BTW, didn't the original Pilot episode show Walt White washing students' cars' wheels? And the two students were kind of laughing at him. Why did they change that? That further showed the humiliation Walt experienced which helped motivate Walt to make an extreme change. Maybe it was an "end credits" payment issue and they later edited those two students out. Weak. Just like why would you want to do an "advertising job" flipping a sign? Motivates some people to elect a life of crime instead of working jobs like that. I would never choose crime ever, no matter what. But I know what it's like to work nothing jobs or be at the bottom of the barrel and considering suicide.

Answer 4

Walters motivation to do things in his life were mostly based around his family. Seemed like a son with Cerebral Palsy and Skyler's constant involvement in his decision making process reinforced the concept and well being of 'Family' on top of anything else.

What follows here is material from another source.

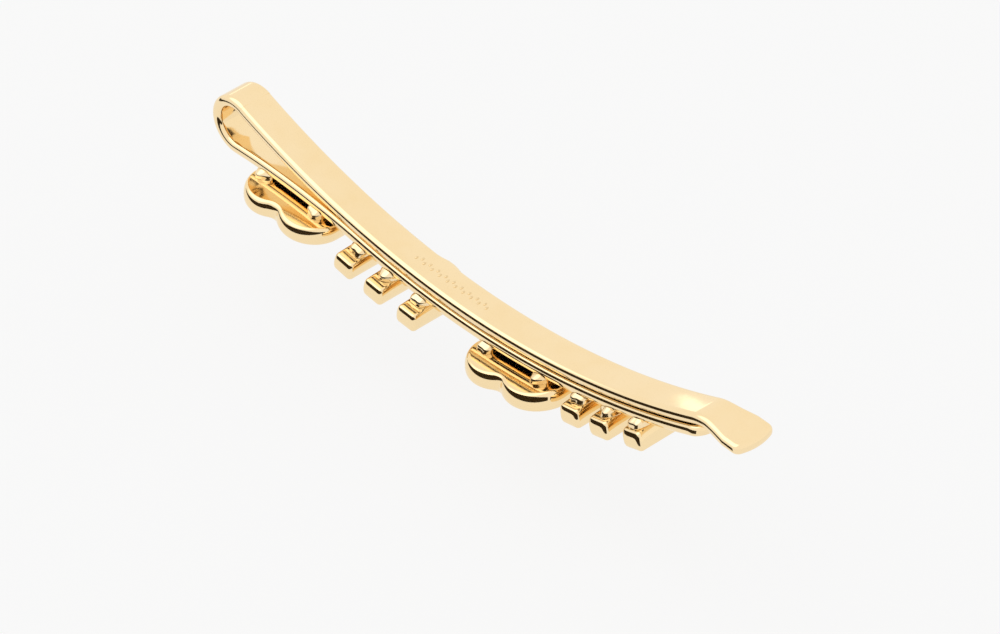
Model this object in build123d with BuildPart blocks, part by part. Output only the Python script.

Taking care of a mentally challenged kid requires lot of strength and support network as I have witnessed in my own family. May be this is the reason Skyler chose to be in the same city as her sister and Walter getting whatever decent job he could to support his son by giving time and energy which lot of researchers/academics lack now a days with constant pressure of sustaining the research grant/research job, i.e less stress on job and more attention to the family.

He sacrificed his career to be with family(very big though), this seemed to cloud his judgement of right or wrong in the whole series i.e do whatever it takes to provide for family.